In December 1982, in a small church that overlooks the Gulf of Tigullio in Liguria, my mother and Tonino were married, and two years later our fourth brother, Uber, was born. With his arrival, our story turned another page: in the city records and on the mailbox there were now three last names, sometimes making it very difficult to explain things. It wasn't always easy, especially for Uber, whose life was weighed down by a heavy and never-ending story. He was little, still in nursery school, when one night before going to bed he said, “Mama, I don't know what to do. I love my brothers and I'm sad that their father is dead, but if it hadn't happened I wouldn't have been born.” During his first year of high school, one of his teachers organized an assembly about Adriano Sofri, who had been convicted of instigating my father's murder, but had gone through multiple trials with varying outcomes. The only speaker invited was Guido Viale, the former leader of Lotta Continua. My brother asked why the opposite side wasn't represented, and he was told, “Why, do you want those poor guys to go to jail?” He came home and asked for everything to be explained to him, to be given all the details of the story. Uber wanted to take the floor at the assembly, so that at least one voice would remember Luigi Calabresi, even if Uber wasn't his son. We thanked him, then my mother asked him to stay home that day, so that he would miss the assembly. We never felt that he was different from us. Now we were four and our stories blended into one.

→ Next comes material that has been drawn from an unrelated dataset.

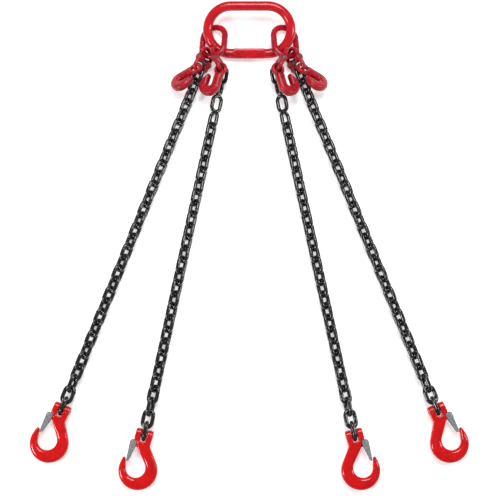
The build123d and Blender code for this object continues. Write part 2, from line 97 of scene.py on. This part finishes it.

And so Sunday after Sunday, year after year, we learned all the ordinary things that should belong to a shared heritage: that there were two Italys, each with its relative merits, and with good people on both sides. We learned that people from the right, the left, and the center could join together in laughter, affection, good conversation, debate, discomfort, and sadness. I quickly realized that our family was a little different, in a good way that defied stereotypes. For example, when my mother and I went to an art opening at a “leftist” gallery, we might be greeted by a brief chill in the air. We never worried because after a while the climate would change. Other people would start to see us as individuals rather than symbols, regard us with compassion, and maybe even start to question some of their own assumptions.

I've always compared what happened to a shipwreck. Suddenly you lose everything; you find yourself tossing about in dark and deep water. Sometimes the disaster could have been predicted because of an approaching storm, but there are also sudden leaks in the boat, icebergs, killer whales. While the shipwreck that befell my father should have been foretold—a glance at the papers from those years tells you everything—some dramas are still unexpected and unpredictable.

The most telling aspect of this image is the aftermath: you can be adrift for years or for your entire life. You can end up on a desert island and choose to remain there. Many victims of terrorism talk about their experience lucidly, saying that they could never again turn the page of the calendar, that their pain and anger has chained them to that moment. It's hard to break away from it of your own will. Some people choose an island that allows them to survive. Many run as far away as they can get.

We have to thank my mother for having had the courage to allow Tonino to help her, and fate, for bringing us into a large extended family. My mother is the fourth of seven children. Her
sisters and brothers never let us down. We called one set the “Carlos,” a name that identified eight people: my oldest uncle, Carlo; his wife, Carla; and six children. In their midst you were diluted, you became part of something bigger, and differences were erased. The only problem is that they are all blue-eyed blonds or redheads. We were like dark spots: you could pick us out immediately. Then there were our African cousins, born at the source of the Blue Nile, as they used to say, the children of two courageous doctors, Gigi and Mirella, who helped to found a hospital in Gulu, in northern Uganda. They captivated us with stories that lasted for hours, about playing games in the savannah, about zebras and giraffes.